I can no longer remember who designed the buildings – I can barely remember breakfast – but I don’t think that this particular design was ever repeated. Don’t know if I’m right about that.

I’m fully aware of how crazy it all sounds–and that any real hope of a thorough investigation has been prevented by the Truther movement loonies, various congressional jackholes and the public’s general ignorance and apathy.

But the fact is that there were too many spectacular coincidences for any reasonably intelligent person to accept, not to mention the sheer ridiculousness of the Official Explanations, and that somehow the end results were that Bush, Cheney and all of their goons and supporters got everything they ever wanted and none of them were ever held accountable for any of it.

There’s also the unfortunate end result that the Demoncrats intellectually collapsed as an actual opposition party in tandem.

@Benedick:

It was a Seattle-born architect, Minoru Yamasaki.

@Original Andrew: There’s also the unfortunate end result that the Demoncrats intellectually collapsed as an actual opposition party in tandem. God knows that’s true.

@Original Andrew: A Muslim. Right. Has the design ever been repeated?

@Benedick:

There’s a skyscraper here that’s like a much smaller version of one of the WTC towers, perhaps it was a prototype? I can’t find an online photo of that one.

There’s also the more glamorous Rainier Tower, which rests on a gravity defying pedestal jutting up from the street level.

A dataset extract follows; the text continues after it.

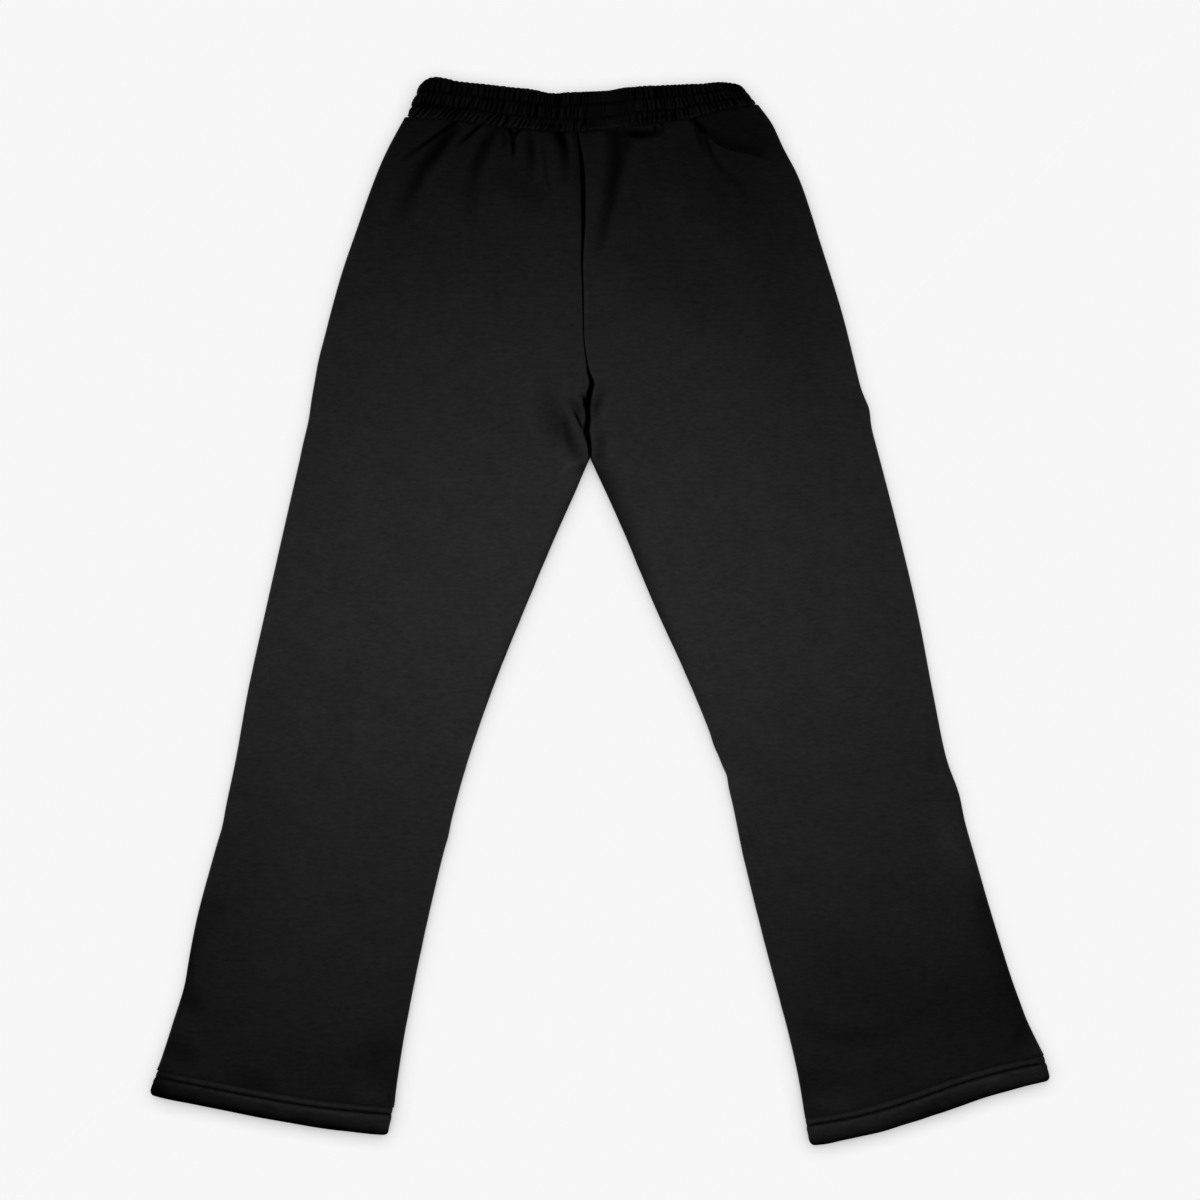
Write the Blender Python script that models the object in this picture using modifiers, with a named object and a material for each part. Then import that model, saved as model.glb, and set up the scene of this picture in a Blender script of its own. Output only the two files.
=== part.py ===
# Straight-leg fleece sweatpants laid flat on a surface, back side up, the waist towards +Y.
# Metres, +Z up. The origin is on the surface, below the middle of the outline.
# Left and right are the wearer's: the back is up, so the left leg lies at -X.
import math

import bpy
import numpy as np

COLLECTION = "sweatpants"

# Cloth, folds and gaps.
CLOTH = 0.0022  # one layer of brushed fleece
SEAM_GAP = 0.0003  # between two pieces that are sewn together
FLARE_EASE = 0.0005  # more gap where a leg flares at its outer side, above the hem
TURNED_HEM = 0.0042  # the hem, cloth turned up double
CASING = 0.0058  # one side of the waistband: elastic between two layers of cloth
BAND_HEIGHT = 0.0134  # the waistband lying flat, both sides and the slit between them
HEM_HEIGHT = 0.0094  # a hem lying flat, both layers and the slit between them
CHANNELS = 3  # rows of elastic that two stitch rows divide the waistband into
CHANNEL_GROOVE = 0.0011  # how deep a stitch row pulls the casing in
WAIST_ROWS = 4  # the panels' sections follow the waist seam's curve less and less over these
LIFT_ROWS = 3  # the flat centre front turns up into the inseams over these

# Mesh density.
ARC_STEPS = 3  # facets in the quarter round of a side edge
BACK_COLUMNS = 13  # facets across a back panel between its rounded edges
FRONT_COLUMNS = 5

# A section is a line across one leg, from its outer edge to its inner edge. Bow and sway bend it
# towards +Y, as one arch and as an S. Height is the thickness of the two layers lying there.
SECTION = ("outer_x", "outer_y", "inner_x", "inner_y", "bow", "sway", "height")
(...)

@Original Andrew: As before noted, I did love the look of the towers. I loved that straight up and down thing. I always took out-of-towners to the observation deck. Now, do you know if it’s true that they were designed without light switches, that they were intended to be two pillars of light at the entrance to New York in a fairly overwhelming reprise of the Statue of Liberty’s torch? I seem to remember that from somewhere but can’t find it now. And while they were being built the first energy crisis hit? So the light switch thing was re-thought. Oh, and also, as I sailed from NYC on SS New Amsterdam, we sailed right past the buildings as they were under construction and one of them was seriously on fire. Damage done?